Some cotton growers, especially of the premium varieties, use sustainable practices without being certified organic.
Organic Cotton
Since growing cotton organically is much healthier for the Earth than growing regular cotton — no pesticides, herbicides, or GMO elements, and much less wasteful use of water — clothing made of organic cotton has a great head start towards being healthy for you.
Only an estimated 1% of cotton is organically grown — and you can’t actually count on your organic cotton being organic. For instance, reportedly, more than half of the cotton from India that is certified as organic really is not.
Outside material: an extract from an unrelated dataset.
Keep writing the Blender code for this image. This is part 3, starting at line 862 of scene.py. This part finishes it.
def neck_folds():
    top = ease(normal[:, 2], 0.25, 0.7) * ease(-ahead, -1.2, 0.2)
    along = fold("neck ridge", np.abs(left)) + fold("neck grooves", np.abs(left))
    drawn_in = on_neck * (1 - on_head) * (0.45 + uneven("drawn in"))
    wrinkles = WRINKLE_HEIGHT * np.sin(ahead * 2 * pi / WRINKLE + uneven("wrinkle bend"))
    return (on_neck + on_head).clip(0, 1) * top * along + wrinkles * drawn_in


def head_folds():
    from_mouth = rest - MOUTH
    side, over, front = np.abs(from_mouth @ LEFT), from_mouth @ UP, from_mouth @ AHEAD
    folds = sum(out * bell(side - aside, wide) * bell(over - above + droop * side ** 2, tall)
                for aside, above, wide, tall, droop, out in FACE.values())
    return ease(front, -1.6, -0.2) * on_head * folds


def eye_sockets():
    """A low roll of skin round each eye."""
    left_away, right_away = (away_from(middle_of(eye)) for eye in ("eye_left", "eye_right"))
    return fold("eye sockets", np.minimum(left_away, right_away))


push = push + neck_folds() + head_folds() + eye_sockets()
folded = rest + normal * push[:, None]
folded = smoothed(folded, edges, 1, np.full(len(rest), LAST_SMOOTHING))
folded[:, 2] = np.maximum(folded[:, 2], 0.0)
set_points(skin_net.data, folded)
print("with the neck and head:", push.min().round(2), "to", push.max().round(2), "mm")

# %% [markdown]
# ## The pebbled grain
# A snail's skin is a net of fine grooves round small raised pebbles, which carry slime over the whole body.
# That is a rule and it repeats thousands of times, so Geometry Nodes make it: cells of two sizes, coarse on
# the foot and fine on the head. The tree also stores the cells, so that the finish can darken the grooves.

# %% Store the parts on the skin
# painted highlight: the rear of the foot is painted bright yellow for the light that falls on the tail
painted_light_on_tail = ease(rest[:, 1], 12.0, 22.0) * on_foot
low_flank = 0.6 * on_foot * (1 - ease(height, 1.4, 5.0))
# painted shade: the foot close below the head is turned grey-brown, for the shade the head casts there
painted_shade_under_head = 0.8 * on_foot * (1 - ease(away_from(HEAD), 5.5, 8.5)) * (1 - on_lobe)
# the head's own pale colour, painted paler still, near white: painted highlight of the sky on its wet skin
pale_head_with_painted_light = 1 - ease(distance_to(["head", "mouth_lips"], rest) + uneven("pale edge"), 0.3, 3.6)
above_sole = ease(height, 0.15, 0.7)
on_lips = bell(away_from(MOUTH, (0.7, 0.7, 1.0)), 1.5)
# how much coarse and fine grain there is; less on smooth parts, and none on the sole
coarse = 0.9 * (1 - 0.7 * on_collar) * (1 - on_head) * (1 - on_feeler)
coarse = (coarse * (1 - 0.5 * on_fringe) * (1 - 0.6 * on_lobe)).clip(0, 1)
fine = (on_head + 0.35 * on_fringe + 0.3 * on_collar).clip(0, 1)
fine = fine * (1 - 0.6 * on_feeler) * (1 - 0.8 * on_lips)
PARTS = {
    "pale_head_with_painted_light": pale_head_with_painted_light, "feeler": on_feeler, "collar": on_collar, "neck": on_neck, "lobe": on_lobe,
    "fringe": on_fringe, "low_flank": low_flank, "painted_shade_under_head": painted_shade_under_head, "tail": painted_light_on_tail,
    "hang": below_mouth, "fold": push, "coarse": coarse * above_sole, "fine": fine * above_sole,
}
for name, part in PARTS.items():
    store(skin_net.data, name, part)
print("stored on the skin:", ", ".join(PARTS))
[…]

The next steps after the cotton is grown — processing of cotton fibers into textiles or garments — are typically less harsh and dangerous than with conventional cotton. Many organic clothing producers use less damaging chemicals than those used to process ordinary cotton, such as using azo-free dyes. But, again, you can’t count on it. Some certification programs, such as OEKO-TEX and GOTS, try to ensure the sustainability and/or safety of textiles and garments; see the (upcoming) Part 2 of this article.
Pima Cottons
Pima cotton can be conventional or organic; it is distinguished by the length of its fibers, which make it super-soft, smooth, strong, breathable, absorbent, and resistant to odor, pilling, and wrinkling. Reportedly, t-shirts and sheets made of Pima cotton last years longer than ordinary cotton.
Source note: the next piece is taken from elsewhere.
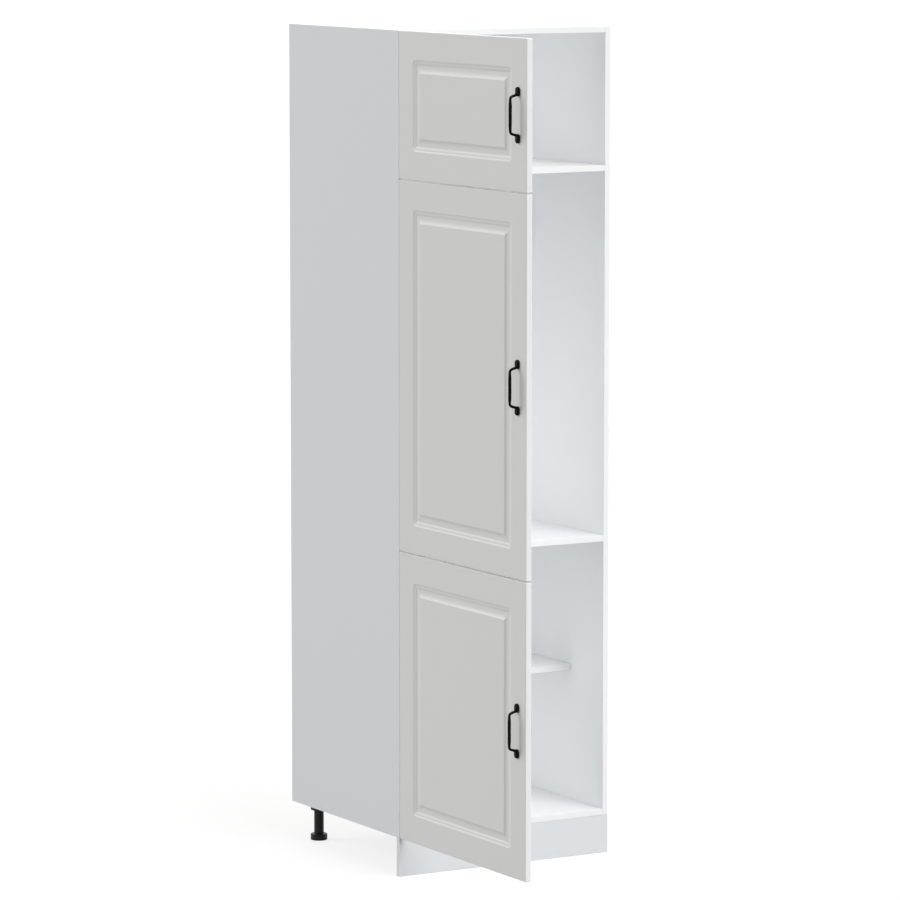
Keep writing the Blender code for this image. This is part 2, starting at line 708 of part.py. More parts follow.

Pima cotton was historically grown in Peru as long as 8000 years ago, and was re-invigorated when the U.S. Department of Agriculture worked with Peruvians, Pima Indians from Arizona, and others in the 1930s to develop a U.S. strain of long-staple cotton.
Modern-day Pima cotton comes mostly from the U.S., Peru, and Australia. It’s grown other places, too, such as Ecuador, Colombia, Bolivia, Brazil, India, and China, but the soil and climate conditions of the main producers tend to make the best cotton fibers and thus the most luxurious cotton.
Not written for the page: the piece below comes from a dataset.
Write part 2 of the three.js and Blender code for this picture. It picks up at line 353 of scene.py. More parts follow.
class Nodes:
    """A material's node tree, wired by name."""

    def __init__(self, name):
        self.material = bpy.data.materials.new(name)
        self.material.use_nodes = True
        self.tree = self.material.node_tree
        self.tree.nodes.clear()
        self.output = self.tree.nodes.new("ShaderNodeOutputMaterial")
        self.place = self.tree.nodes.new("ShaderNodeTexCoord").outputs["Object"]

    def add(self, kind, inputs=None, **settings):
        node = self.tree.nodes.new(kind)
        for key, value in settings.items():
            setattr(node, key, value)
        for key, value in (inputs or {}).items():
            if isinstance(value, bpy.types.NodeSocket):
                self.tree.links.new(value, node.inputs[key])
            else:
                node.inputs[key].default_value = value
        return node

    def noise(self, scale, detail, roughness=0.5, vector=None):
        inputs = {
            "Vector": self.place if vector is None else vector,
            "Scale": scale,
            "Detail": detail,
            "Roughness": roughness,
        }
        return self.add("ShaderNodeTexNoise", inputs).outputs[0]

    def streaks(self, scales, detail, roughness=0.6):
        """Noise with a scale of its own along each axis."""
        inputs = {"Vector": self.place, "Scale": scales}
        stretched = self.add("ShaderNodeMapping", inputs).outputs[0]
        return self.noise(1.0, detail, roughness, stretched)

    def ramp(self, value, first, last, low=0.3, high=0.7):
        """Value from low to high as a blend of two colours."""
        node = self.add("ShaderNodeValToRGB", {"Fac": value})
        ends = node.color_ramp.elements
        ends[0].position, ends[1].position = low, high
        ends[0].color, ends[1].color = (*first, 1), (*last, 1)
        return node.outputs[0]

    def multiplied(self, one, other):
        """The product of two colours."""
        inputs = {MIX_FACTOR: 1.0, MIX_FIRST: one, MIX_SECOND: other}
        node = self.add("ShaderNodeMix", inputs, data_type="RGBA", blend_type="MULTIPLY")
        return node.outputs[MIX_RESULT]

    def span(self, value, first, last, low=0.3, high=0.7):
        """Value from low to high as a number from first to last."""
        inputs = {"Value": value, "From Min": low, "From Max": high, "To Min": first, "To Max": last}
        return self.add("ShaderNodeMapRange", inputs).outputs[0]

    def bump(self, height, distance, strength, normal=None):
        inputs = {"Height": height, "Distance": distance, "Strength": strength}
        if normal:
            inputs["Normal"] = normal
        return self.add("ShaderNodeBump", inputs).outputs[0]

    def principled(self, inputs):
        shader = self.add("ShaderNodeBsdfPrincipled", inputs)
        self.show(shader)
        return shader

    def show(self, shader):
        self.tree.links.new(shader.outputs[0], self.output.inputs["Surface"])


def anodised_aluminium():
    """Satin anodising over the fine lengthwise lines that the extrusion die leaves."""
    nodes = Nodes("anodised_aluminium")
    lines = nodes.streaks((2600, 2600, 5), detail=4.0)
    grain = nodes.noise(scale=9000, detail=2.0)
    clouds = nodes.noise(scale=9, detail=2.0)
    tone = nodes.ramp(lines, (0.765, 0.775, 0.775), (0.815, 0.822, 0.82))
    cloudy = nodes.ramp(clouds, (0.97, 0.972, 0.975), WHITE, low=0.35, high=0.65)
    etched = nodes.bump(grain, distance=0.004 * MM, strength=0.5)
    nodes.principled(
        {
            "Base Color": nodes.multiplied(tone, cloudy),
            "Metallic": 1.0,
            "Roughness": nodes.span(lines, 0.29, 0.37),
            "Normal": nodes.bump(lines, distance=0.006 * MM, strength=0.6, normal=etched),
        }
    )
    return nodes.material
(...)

Because Pima cotton is used by luxury brands for sheets and clothing, many companies use the name, even though the item might be another variety of extra-long-staple cotton, or have only 20% Pima cotton, or be entirely conventional short-staple cotton, etc.
Supima (“superior Pima”) cotton is a trademarked name that certifies the cotton is authentic Pima, and that it has been grown in the U.S. using certain somewhat sustainable practices. But only about 1% of Supima cotton is organic.
Supima and Pima cotton grown in Peru or the U.S. are likely to be of about the same quality. Peruvian Pima cotton tends to be hand-harvested, which means production starts with the advantage of fibers that have been less damaged during harvest.
Pima is sometimes called “American Egyptian cotton.”
Egyptian Cotton
Extra-long-staple Egyptian cotton is very similar to Pima cotton — they are the same species, and both can be made into fabric that is super-soft, smooth, strong, breathable, absorbent and resistant to odor, pilling, and wrinkling. It has been grown along the Nile since 3000 BCE, where the hot, dry climate reportedly makes the cotton extra-strong and extra-soft, even compared to Pima.
Technically, any cotton grown in Egypt, even short-staple common cotton, can be called “Egyptian cotton,” and a huge percentage of what is sold as “Egyptian cotton” is not extra-long-staple cotton. It is common for sellers to say their product is Egyptian cotton if it contains a blend of Egyptian cotton and ordinary cotton, or any cotton grown in Egypt, whether extra-long-fiber or not.
Short-staple cotton products use thread count to show quality, but they twist multiple threads together because they are so thin, whereas with long-staple cotton the material is strong and soft without the need to use so many threads.